A South Australian mother was shamed for sending her child to kindergarten with a slice of cake, causing an online stir from other parents who rallied against the pre-school’s “nanny rules”.
A note was sent home with the pre-schooler alerting the child’s parents the chocolate slice was “from the red category” and suggested they “choose healthier options”.
It was brought to the public’s attention after a friend of the family of 10, prominent commentator and writer Melinda Tankard Reist shared the damning note on her Facebook page on Thursday.
Ms Reist said her friend, a mother of eight, received the note from her three-year-old’s kindy.
“I told her to put in two slices tomorrow and tell them to get lost,” she wrote with the post.
She added that her friend and her husband both held degrees in health science, and made all foods for their kids from scratch, including bread, and also served fresh and healthy food to the family everyday.
“Treating foods as ‘good’ and ‘bad’ contributes to eating disorders,” Ms Reist wrote.
“Parents are telling me their children are being shamed at school for having treats in their lunchbox and are taking that shame home, impacting their ability to enjoy a range of foods.”
While some parents defended the unnamed pre-school for its attempt to foster healthy habits in children at an early age, others said the “traffic light” system was going too far.
A father shared a similar experience of how he was shamed by the “food police” at his daughter’s four-year-old kinder last year.
“Packets of Tiny Teddies were being sent home and the children were clearly told they weren’t allowed to eat them. Since when are pre-school teachers qualified dietitians?” he asked.
One woman told how she was sent a note after her daughter, who was in grade four at the time, took a cupcake to school.
“I wrote a note pointing out that the cupcake had been homemade, using butter, eggs, milk, flour and sugar. Was without artificial colours or flavours and was fresh,” she wrote.

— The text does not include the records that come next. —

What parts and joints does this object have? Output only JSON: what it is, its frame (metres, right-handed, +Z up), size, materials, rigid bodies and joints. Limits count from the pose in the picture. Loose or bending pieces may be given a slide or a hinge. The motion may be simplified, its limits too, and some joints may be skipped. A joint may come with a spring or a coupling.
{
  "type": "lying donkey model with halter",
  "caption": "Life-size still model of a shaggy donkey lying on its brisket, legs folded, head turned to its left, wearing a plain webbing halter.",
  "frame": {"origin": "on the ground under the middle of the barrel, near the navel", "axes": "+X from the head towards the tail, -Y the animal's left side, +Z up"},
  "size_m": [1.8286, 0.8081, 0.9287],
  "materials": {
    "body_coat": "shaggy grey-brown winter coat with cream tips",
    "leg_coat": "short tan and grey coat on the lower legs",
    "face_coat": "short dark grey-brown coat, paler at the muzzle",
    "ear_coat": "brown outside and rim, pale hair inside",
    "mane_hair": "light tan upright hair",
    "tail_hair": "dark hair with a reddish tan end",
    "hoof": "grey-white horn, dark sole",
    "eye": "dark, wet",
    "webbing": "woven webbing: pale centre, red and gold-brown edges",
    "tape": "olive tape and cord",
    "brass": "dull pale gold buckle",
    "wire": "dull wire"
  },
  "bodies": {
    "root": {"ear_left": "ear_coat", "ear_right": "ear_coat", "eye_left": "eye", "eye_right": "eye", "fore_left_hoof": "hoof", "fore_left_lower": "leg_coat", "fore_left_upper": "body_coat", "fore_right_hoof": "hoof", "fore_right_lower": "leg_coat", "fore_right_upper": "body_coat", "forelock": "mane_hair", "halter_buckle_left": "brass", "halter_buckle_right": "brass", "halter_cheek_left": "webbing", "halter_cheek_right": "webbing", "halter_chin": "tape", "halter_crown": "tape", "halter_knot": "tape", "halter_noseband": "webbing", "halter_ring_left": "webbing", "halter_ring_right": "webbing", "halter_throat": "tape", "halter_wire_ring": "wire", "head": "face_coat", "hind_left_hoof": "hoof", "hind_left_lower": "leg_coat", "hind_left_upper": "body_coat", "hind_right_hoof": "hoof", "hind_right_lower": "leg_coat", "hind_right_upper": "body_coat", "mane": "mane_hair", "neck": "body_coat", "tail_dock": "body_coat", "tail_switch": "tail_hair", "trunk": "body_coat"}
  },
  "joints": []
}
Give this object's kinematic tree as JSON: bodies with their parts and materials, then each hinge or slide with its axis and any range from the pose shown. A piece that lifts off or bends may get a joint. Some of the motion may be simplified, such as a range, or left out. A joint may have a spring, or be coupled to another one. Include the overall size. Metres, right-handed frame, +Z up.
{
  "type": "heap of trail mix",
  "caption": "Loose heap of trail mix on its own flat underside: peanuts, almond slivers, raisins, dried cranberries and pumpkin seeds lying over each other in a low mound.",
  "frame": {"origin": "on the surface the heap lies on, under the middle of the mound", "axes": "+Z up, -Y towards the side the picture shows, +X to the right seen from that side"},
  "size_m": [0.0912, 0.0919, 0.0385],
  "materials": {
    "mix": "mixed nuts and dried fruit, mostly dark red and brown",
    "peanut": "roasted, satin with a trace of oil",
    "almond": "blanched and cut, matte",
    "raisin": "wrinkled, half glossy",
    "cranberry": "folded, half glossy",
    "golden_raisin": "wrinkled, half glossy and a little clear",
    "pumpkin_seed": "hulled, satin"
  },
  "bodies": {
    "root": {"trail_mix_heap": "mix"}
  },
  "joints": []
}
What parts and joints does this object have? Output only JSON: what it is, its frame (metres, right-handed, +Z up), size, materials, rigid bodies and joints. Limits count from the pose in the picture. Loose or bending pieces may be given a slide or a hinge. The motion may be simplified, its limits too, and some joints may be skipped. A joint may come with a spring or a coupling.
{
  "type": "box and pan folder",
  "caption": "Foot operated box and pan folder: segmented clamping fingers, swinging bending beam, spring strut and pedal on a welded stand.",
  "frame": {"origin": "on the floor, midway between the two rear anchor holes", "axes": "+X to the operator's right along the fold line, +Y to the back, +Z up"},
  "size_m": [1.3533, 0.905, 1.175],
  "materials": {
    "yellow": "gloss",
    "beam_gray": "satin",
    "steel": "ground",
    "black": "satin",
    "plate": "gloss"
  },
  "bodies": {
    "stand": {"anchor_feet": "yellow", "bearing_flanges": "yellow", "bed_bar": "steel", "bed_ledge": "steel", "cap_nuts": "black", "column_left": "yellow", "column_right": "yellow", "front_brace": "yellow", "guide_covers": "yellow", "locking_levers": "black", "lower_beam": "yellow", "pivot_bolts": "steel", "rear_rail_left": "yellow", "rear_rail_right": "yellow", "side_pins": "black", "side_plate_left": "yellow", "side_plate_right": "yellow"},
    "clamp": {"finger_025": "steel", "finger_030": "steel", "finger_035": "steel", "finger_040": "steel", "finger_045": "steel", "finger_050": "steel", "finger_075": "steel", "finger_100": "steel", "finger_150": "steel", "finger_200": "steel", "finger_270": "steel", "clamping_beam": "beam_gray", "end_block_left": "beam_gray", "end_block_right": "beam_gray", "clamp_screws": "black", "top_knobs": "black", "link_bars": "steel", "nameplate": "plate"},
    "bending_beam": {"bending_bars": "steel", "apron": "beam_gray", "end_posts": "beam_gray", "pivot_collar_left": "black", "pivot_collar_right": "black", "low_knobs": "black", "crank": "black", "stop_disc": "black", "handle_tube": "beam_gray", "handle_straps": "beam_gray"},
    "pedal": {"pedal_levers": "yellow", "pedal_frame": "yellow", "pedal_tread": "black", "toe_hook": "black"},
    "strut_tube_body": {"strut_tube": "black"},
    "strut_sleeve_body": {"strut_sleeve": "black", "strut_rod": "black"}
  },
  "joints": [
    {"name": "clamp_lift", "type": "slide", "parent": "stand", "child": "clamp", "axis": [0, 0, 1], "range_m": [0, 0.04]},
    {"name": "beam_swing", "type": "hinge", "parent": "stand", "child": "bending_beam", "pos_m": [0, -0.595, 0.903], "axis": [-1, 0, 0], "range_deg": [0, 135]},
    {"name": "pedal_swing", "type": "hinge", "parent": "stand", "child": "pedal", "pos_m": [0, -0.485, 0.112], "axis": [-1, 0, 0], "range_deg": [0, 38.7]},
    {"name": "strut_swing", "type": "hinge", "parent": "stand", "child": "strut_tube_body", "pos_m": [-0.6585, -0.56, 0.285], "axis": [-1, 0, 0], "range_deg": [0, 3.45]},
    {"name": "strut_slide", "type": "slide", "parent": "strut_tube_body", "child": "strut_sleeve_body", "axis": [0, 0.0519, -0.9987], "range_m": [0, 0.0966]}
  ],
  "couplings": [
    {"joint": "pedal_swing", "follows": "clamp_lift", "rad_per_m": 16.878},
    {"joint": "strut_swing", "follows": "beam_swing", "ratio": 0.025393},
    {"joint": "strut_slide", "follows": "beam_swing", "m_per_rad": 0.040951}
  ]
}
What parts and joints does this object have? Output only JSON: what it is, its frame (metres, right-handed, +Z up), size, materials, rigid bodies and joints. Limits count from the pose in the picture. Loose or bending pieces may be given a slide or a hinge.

“I then write that I did not appreciate my child being shamed in front of her peers. And if it ever happened again I would make a formal complaint to the school council and the education department.”
The outspoken mother said she never received another note about her daughter’s lunch choices after that.
Others argued many parents failed at providing healthy options for their young children.
“It’s hardly a crime to encourage healthy eating. I know you’ll say it should be up to the parents, but have a look around. A lot of them are clearly failing,” one man commented.
Another Facebook user said it was important to attempt to “combat childhood obesity” but added the messages were “overkill” and youngsters are “afraid of eating a piece of chocolate cake ‘because mum, I don’t want to get fat’ ?”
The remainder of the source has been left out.